Reclassement dans les groupes de société : la loi Macron vient assouplir les exigences jurisprudentielles

En matière de licenciement économique dans les groupes de société, la mise en œuvre de l’obligation de reclassement constitue un sujet complexe, parfois plus sensible que celui du motif économique et qui génère un contentieux important où il n’est pas rare de voir l’employeur succomber, le non-respect de l’obligation de reclassement équivalent à un licenciement sans cause réelle et sérieuse.

Sur ce terrain, les tribunaux se montrent plus exigeants que le législateur, ce dernier s’étant initialement contenté de prévoir que les offres de reclassement devaient être «  écrites et précises ». 

La Cour de Cassation a précisé que, dans le contexte d’un  groupe, il fallait étendre les recherches à toutes les entreprises de ce groupe dont les activités, l'organisation ou le lieu d'exploitation leur permettent d'effectuer la permutation de tout ou partie du personnel (Cass. soc. 13-12-2011 n° 10-21.745).

Puis la Cour de Cassation est venue ajouter qu’outre le fait d’être effective et sérieuse, précise et concrète, la recherche devait être compatible avec les compétences du salarié.

Enfin, la Chambre Sociale, est venue poser l’exigence que l’offre de reclassement soit personnalisée : exit la diffusion de la liste des postes disponibles sur l'intranet de l'entreprise ou l'envoi d'un même document (lettre circulaire) à tous les salariés concernés. Même si récemment  la haute juridiction a admis qu’une lettre circulaire de demande de recherche de reclassement adressée à une autre société du groupe était suffisamment personnalisée dès lors qu’elle comportait le nom des salariés leur classification et la nature de leur emploi (Cass. Soc. 22 octobre 2014, n°13-20.403).

En pratique l’exigence du reclassement signifie souvent un « casse-tête » logistique pour l’employeur dans les groupes dotés d’une implantation mondiale.

Sous couvert d’éviter le scandale des postes de reclassement proposés en Roumanie avec un salaire dérisoire, la loi  du 18 mai 2010 (nouvel article L. 1233-4-1 du code du Travail) était déjà venue alléger le fardeau de l’employeur en  introduisant le principe du questionnaire de mobilité, invitant le salarié à se prononcer sur son souhait d’aller travailler à l’étranger, avant d’engager des recherches inutilement.

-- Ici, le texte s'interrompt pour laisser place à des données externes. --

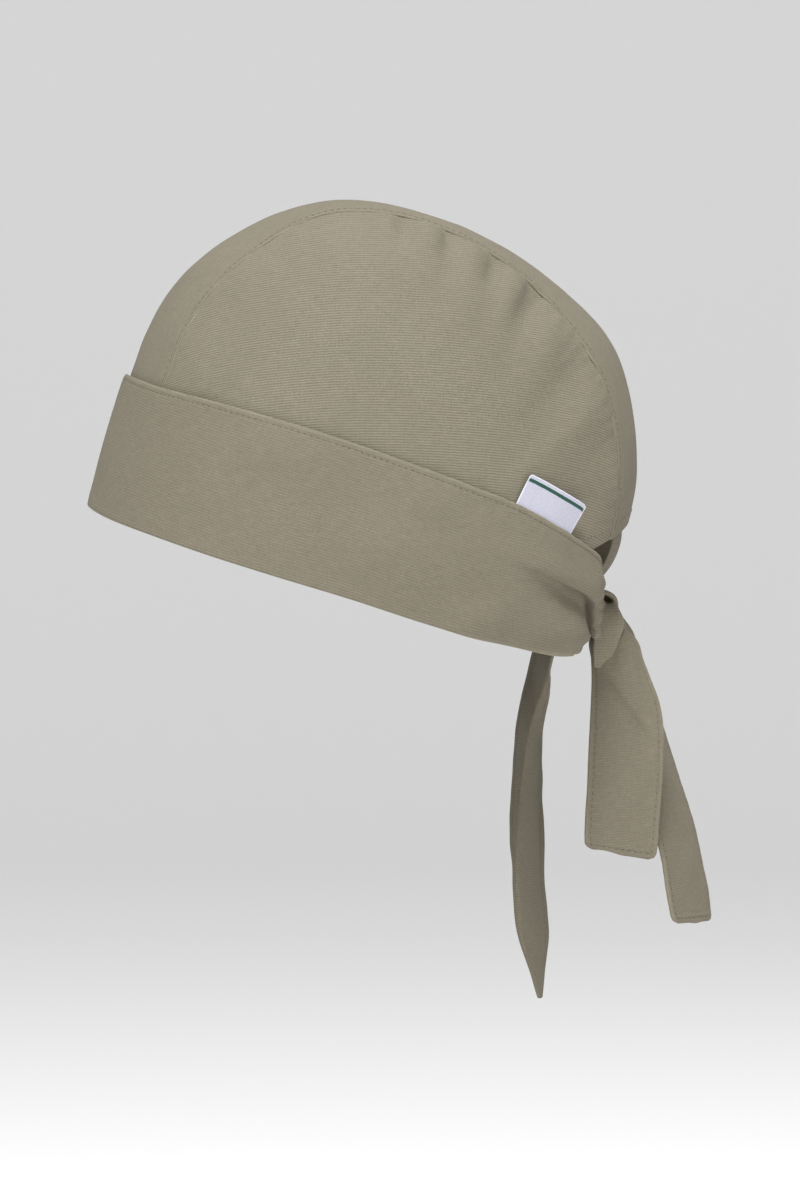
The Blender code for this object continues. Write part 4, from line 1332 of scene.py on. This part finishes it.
def build_tie(sizes, finish, side_name):
    """One flat tie end: a stitched tube of cloth, pressed flat, that hangs from the knot."""
    crown = Crown(sizes)
    left = side_name == "left"
    start = LEFT_TIE_START if left else RIGHT_TIE_START
    path = LEFT_TIE_PATH if left else RIGHT_TIE_PATH
    length = sizes.left_tie_length if left else sizes.right_tie_length
    table = LEFT_TIE_CREASES if left else RIGHT_TIE_CREASES
    middle, along, over = tie_grid(crown, start, path, length, sizes.tie_width, table,
                                   TIE_END_SLANTS[side_name])
    normals = grid_normals(middle)
    if normals[..., 0].sum() < 0.0:
        normals = -normals
    width = sizes.tie_width
    from_edge = (0.5 - np.abs(over)) * width
    from_end = length - along * MM
    edge = np.minimum(from_edge, from_end + 0.2 * MM)
    thick = 0.62 * MM + 0.20 * MM * (1.0 - smooth_step(2.4 * MM, 3.6 * MM, edge))
    thick = thick - 0.16 * MM * dip(edge, TIE_STITCH, FINE_GROOVE_REACH)
    outer, inner = lift(middle, normals, thick), lift(middle, normals, -thick)
    made = cloth_piece("tie_end_" + side_name, outer, inner, cloth("tie", finish),
                       wear=rubbed(edge, 0.8 * MM, 0.4))
    columns = over.shape[1]
    near = nearest(from_edge[0, : columns // 2], TIE_STITCH)
    last = nearest(from_end[:, 0], TIE_STITCH + 0.1 * MM)
    first = nearest(along[:, 0], 9.0)
    loop_rows = np.concatenate((np.arange(first, last), np.full(columns - 2 * near - 1, last),
                                np.arange(last, first, -1)))
    loop_columns = np.concatenate((np.full(last - first, near),
                                   np.arange(near, columns - 1 - near),
                                   np.full(last - first, columns - 1 - near)))
    picked = (loop_rows, loop_columns)
    sewn = stitches("tie_stitches_" + side_name,
                    [(outer[picked], normals[picked]), (inner[picked], -normals[picked])],
                    seam_thread(finish))
    finish_piece(sewn, "tie_cloth")
    finish_piece(made, "tie_cloth", "tie_" + side_name)
    return made


def line_normals(line):
    """Outward normals of a line that runs down the back of the crown."""
    along = np.gradient(line, axis=0)
    along /= np.linalg.norm(along, axis=1, keepdims=True)
    return np.stack([along[:, 0], -along[:, 2], along[:, 1]], axis=-1)


def tail_section(crown, across, folding, crease, width):
    """Side and back offsets across the tail, from flat on the nape to folded lengthwise."""
    across = across * width / 2
    lying = crown.length / 2 * (1.0 - (np.abs(across) / crown.half) ** 2) ** 0.5
    flat = np.stack([across, lying - crown.length / 2], axis=-1)
    inner = np.array(TAIL_INNER_DIRECTION)
    outer = np.array(TAIL_OUTER_DIRECTION)
    away = across - crease * width / 2
    rounding = 0.010 - 0.0065 * folding
    rounded = np.sqrt(away**2 + rounding**2) - rounding
    folded = (inner + outer) / 2 * rounded[:, None] + (outer - inner) / 2 * away[:, None]
    folded = folded - folded.mean(axis=0)
    return flat + (folded - flat) * folding


def build_tail(sizes, finish):
    """The tail: from inside the back hem, behind the knot, and down to its point."""
    crown = Crown(sizes)
    tuck_sweep = crown.hem_sweep(0.0) - TAIL_TUCK / (crown.length / 2)
    sweeps = np.linspace(tuck_sweep, crown.hem_sweep(0.0), 4)
    tucked = crown.points(sweeps, np.zeros_like(sweeps))
    tucked -= line_normals(tucked) * 2.5 * MM
    hung = []
    for back, up, drop, forward in TAIL_PATH:
        held = crown.worn(np.array([0.0, back * crown.length / 2, up * HEM_RISE]))
        hung.append(held - np.array([0.0, forward, drop]) * sizes.tail_drop)
    shares = np.linspace(0.0, 1.0, 190)
    line = along_rows(np.concatenate((crown.worn(tucked), hung)), shares)
    folds = spline([row[0] for row in TAIL_FOLDS], [row[1:] for row in TAIL_FOLDS], shares)
    widest = math.pi / 2 * 0.8
    across = np.sin(np.linspace(-1.0, 1.0, 53) * widest) / math.sin(widest)
    points = []
    for middle, (folding, crease, width) in zip(line, folds):
        section = tail_section(crown, across, min(max(folding, 0.0), 1.0), crease,
                               width * sizes.tail_width)
        spread = np.zeros((len(section), 3))
        spread[:, :2] = section
        points.append(middle + spread)
    middle = np.array(points)
    normals = grid_normals(middle)
    if normals[:30, :, 1].sum() < 0.0:
        normals = -normals
    down, over = grid_lengths(middle)
    wide = folds[:, 2:3] * sizes.tail_width
    from_edge = (1.0 - np.abs(across))[None, :] * wide / 2
    waves = calm_waves(down / MM, across[None, :] * 28.0 + 0.0 * down, 1.9, 0.9)
    edge_wave = 0.45 * MM * np.sin(down / (8.6 * MM) + 1.3 * np.sin(down / (31.0 * MM)))
    edge_wave = edge_wave * np.exp(-from_edge / (7.0 * MM))
    lively = smooth_step(20 * MM, 60 * MM, down) * smooth_step(0.0, 22 * MM, down[-1:] - down)
    middle = lift(middle, normals, (waves + edge_wave) * lively)
    thick = 0.28 * MM + hem_lift(from_edge, TAIL_FOLD, 0.26 * MM)
    thick = thick - 0.10 * MM * dip(from_edge, TAIL_STITCH, FINE_GROOVE_REACH)
    thick = np.minimum(thick, 0.10 * MM + 0.5 * wide / 2)
    outer, inner = lift(middle, normals, thick), lift(middle, normals, -thick)
    # Its cloth is darker than the crown's: painted shade on the tail
    made = cloth_piece("crown_tail", outer, inner, cloth("tail", finish),
                       wear=rubbed(from_edge, 0.9 * MM, 0.25))
    lines = []
    for sign in (-1, 1):
        picked = []
        for row in range(8, len(shares) - 8):
            column = nearest(from_edge[row] + (across * sign < 0.0), TAIL_STITCH)
            picked.append((row, column))
        picked = tuple(np.array(picked).T)
        lines.append((outer[picked], normals[picked]))
        lines.append((inner[picked], -normals[picked]))
    sewn = stitches("tail_hem_stitches", lines, seam_thread(finish), radius=0.13 * MM)
    finish_piece(sewn, "tail_cloth")
    finish_piece(made, "tail_cloth", "tail")
    return made


# Stage


def build_stage(stage):
    """Pale floor, soft studio lights and the camera at the photograph's angle."""
    spokes = 96
    profile = [(4.2 * (ring / 8) ** 2, 0.0) for ring in range(1, 9)]
    for step in range(1, 13):
        turn = math.pi / 2 * step / 12
        profile.append((4.2 + 2.6 * math.sin(turn), 2.6 * (1.0 - math.cos(turn))))
    vertices = [(0.0, 0.0, stage.floor_level)]
    for radius, rise in profile:
        for spoke in range(spokes):
            turn = 2 * math.pi * spoke / spokes
            vertices.append((radius * math.cos(turn), radius * math.sin(turn),
                             stage.floor_level + rise))
    rings = len(profile)
    faces = [(0, 1 + spoke, 1 + (spoke + 1) % spokes) for spoke in range(spokes)]
    faces += [face[::-1] for face in ring_faces(rings - 1, spokes, 1)]
    paint, tree, shader = new_material("floor_paint", 0.0, 0.1)
    shader.inputs["Roughness"].default_value = 0.9
    mottled = node(tree, "ShaderNodeTexNoise", (-500, 0), scale=3.0).outputs["Fac"]
    tint = blend(tree, (-250, 0), mottled, toned((1.0, 1.0, 1.0), 0.96),
                 toned((1.0, 1.0, 1.0), 0.98))
    tree.links.new(tint, shader.inputs["Base Color"])
    new_object("floor", vertices, faces, paint)

    world = bpy.context.scene.world or bpy.data.worlds.new("studio")
    bpy.context.scene.world = world
    world.use_nodes = True
    sky = world.node_tree.nodes["Background"]
    sky.inputs["Color"].default_value = (1.0, 1.0, 1.0, 1.0)
    sky.inputs["Strength"].default_value = 0.54

    target = Vector((0.0, 0.01, 0.0))
    azimuth, elevation = stage.view_azimuth, stage.view_elevation
    back = Vector((math.sin(azimuth) * math.cos(elevation),
                   -math.cos(azimuth) * math.cos(elevation), math.sin(elevation)))
    right = Vector((math.cos(azimuth), math.sin(azimuth), 0.0))
    up = back.cross(right)
    lights = [
        ("key", right * -0.20 + back * 1.45 + up * 2.15, 0.7, 92.0),
        ("low_fill", right * 1.9 + back * 1.6 - up * 0.1, 0.9, 9.0),
        ("rim", right * 0.7 - back * 1.6 + up * 1.8, 1.2, 8.0),
    ]
    for name, place, size, power in lights:
        lamp = bpy.data.lights.new(name + "_softbox", "AREA")
        lamp.shape = "SQUARE"
        lamp.size = size
        lamp.energy = power
        box = bpy.data.objects.new(name + "_softbox", lamp)
        box.location = target + place
        box.rotation_mode = "QUATERNION"
        box.rotation_quaternion = (target - box.location).to_track_quat("-Z", "Y")
        bpy.context.scene.collection.objects.link(box)

    lens = bpy.data.cameras.new("photo_view")
    lens.sensor_width = 36.0
    lens.lens = lens.sensor_width / 2 / (stage.view_height / 2 / stage.view_distance)
    lens.clip_start = 0.05
    lens.clip_end = 50.0
    camera = bpy.data.objects.new("photo_view", lens)
    camera.location = back * stage.view_distance + right * 0.025 + up * -0.010
    camera.rotation_mode = "QUATERNION"
    camera.rotation_quaternion = (-back).to_track_quat("-Z", "Y")
    bpy.context.scene.collection.objects.link(camera)
    bpy.context.scene.camera = camera
    bpy.context.scene.view_settings.view_transform = "Standard"


# Operators and panel


class BANDANA_OT_crown(bpy.types.Operator):
    """Build the centre panel and the two side panels"""

    bl_idname = "bandana.crown"
    bl_label = "Crown panels"

    def execute(self, context):
        sizes, finish = context.scene.bandana_sizes, context.scene.bandana_finish
        build_centre_panel(sizes, finish)
        build_side_panel(sizes, finish, "left")
        build_side_panel(sizes, finish, "right")
        return {"FINISHED"}


class BANDANA_OT_band(bpy.types.Operator):
    """Build the turned-up band"""

    bl_idname = "bandana.band"
    bl_label = "Turned-up band"

    def execute(self, context):
        build_band(context.scene.bandana_sizes, context.scene.bandana_finish)
        return {"FINISHED"}


class BANDANA_OT_label(bpy.types.Operator):
    """Build the woven tab"""

    bl_idname = "bandana.label"
    bl_label = "Woven tab"

    def execute(self, context):
        build_label(context.scene.bandana_sizes, context.scene.bandana_finish)
        return {"FINISHED"}


class BANDANA_OT_knot(bpy.types.Operator):
    """Build the knot at the nape"""

    bl_idname = "bandana.knot"
    bl_label = "Knot"

    def execute(self, context):
        build_knot(context.scene.bandana_sizes, context.scene.bandana_finish)
        return {"FINISHED"}


class BANDANA_OT_ties(bpy.types.Operator):
    """Build the two flat tie ends"""

    bl_idname = "bandana.ties"
    bl_label = "Tie ends"

    def execute(self, context):
        sizes, finish = context.scene.bandana_sizes, context.scene.bandana_finish
        build_tie(sizes, finish, "left")
        build_tie(sizes, finish, "right")
        return {"FINISHED"}


class BANDANA_OT_tail(bpy.types.Operator):
    """Build the hanging tail"""

    bl_idname = "bandana.tail"
    bl_label = "Tail"

    def execute(self, context):
        build_tail(context.scene.bandana_sizes, context.scene.bandana_finish)
        return {"FINISHED"}


class BANDANA_OT_stage(bpy.types.Operator):
    """Set up the floor, the lights and the camera"""

    bl_idname = "bandana.stage"
    bl_label = "Stage"

    def execute(self, context):
        build_stage(context.scene.bandana_stage)
        return {"FINISHED"}


class BANDANA_PT_panel(bpy.types.Panel):
    """Sizes, finishes and pieces of the cap"""

    bl_idname = "BANDANA_PT_panel"
    bl_label = "Chef bandana"
    bl_space_type = "VIEW_3D"
    bl_region_type = "UI"
    bl_category = "Bandana"

    def draw(self, context):
        layout = self.layout
        for group in ("bandana_sizes", "bandana_finish", "bandana_stage"):
            settings = getattr(context.scene, group)
            box = layout.box()
            for name in settings.__annotations__:
                box.prop(settings, name)
        for piece in PIECES:
            layout.operator(piece.bl_idname)


PIECES = (
    BANDANA_OT_crown, BANDANA_OT_band, BANDANA_OT_label, BANDANA_OT_knot, BANDANA_OT_ties,
    BANDANA_OT_tail, BANDANA_OT_stage,
)
CLASSES = (BandanaSizes, BandanaFinish, StageSettings) + PIECES + (BANDANA_PT_panel,)


def register():
    """Adds the panel, its operators and its settings to Blender."""
    for made in CLASSES:
        bpy.utils.register_class(made)
    bpy.types.Scene.bandana_sizes = bpy.props.PointerProperty(type=BandanaSizes)
    bpy.types.Scene.bandana_finish = bpy.props.PointerProperty(type=BandanaFinish)
    bpy.types.Scene.bandana_stage = bpy.props.PointerProperty(type=StageSettings)


def unregister():
    """Takes them out again."""
    del bpy.types.Scene.bandana_stage
    del bpy.types.Scene.bandana_finish
    del bpy.types.Scene.bandana_sizes
    for made in reversed(CLASSES):
        bpy.utils.unregister_class(made)


def main():
    """Builds every piece and the stage."""
    register()
    bpy.ops.bandana.crown()
    bpy.ops.bandana.band()
    bpy.ops.bandana.label()
    bpy.ops.bandana.knot()
    bpy.ops.bandana.ties()
    bpy.ops.bandana.tail()
    bpy.ops.bandana.stage()


if __name__ == "__main__":
    main()
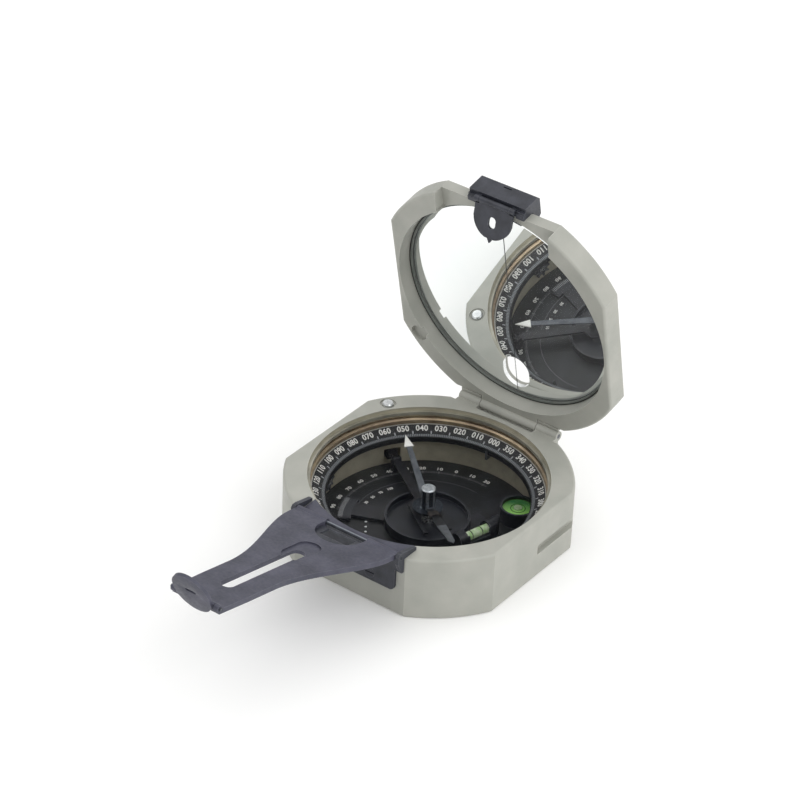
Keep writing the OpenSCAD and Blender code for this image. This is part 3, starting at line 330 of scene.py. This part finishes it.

Le projet de loi Macron pour la croissance, l’activité et l’égalité des chances économique adopté le 19 février par l’Assemblée Nationale et qui sera examiné en séance publique au Sénat à partir du 7 avril prochain  change la donne : il limite l’obligation de reclassement aux « emplois disponibles situés sur le territoire national », charge au salarié qui le désire de demander à recevoir des offres de reclassement à l’étranger.  Il devra alors dans ce cas préciser ses éventuelles restrictions, notamment en matière de rémunération et de localisation. L’employeur devrait lui transmettre les offres correspondantes, celles-ci devant être écrites et précises.

Si la loi est adoptée, on assistera donc à un inversement de la charge entre l’employeur et le salarié sur la mise en œuvre de la recherche de reclassement à l’étranger. Un décret doit préciser les modalités d’application de cette disposition insérée dans le code du Travail sous un nouvel article L.1233-4-1. On attendra notamment avec intérêt  la définition de la notion « d’offre d’emploi disponible ».

La loi Macron comporte d’autres mesures visant à améliorer le quotidien des employeurs contraints de procéder à des licenciements économiques. On citera notamment:

La possibilité pour l'employeur de fixer unilatéralement le périmètre d'application des critères d'ordre des licenciements à un niveau inférieur à celui de l'entreprise.La confirmation de l’absence de contrôle administratif pour les licenciements de moins de 10 salariés sur une même période de  trente jours, dans les entreprises de cinquante salariés et plus.En cas d’annulation par le juge administratif de la décision de validation/homologation de l’accord collectif/document unilatéral pour le seul motif d’insuffisance de motivation, la Direccte devra prendre une nouvelle décision dans un délai de 15 jours, courant à compter de la notification du jugement, pour remotiver sa décision. Ceci évitera à la société d’avoir à réintégrer les salariés ou à leur verser une indemnité d’au moins six mois de salaire.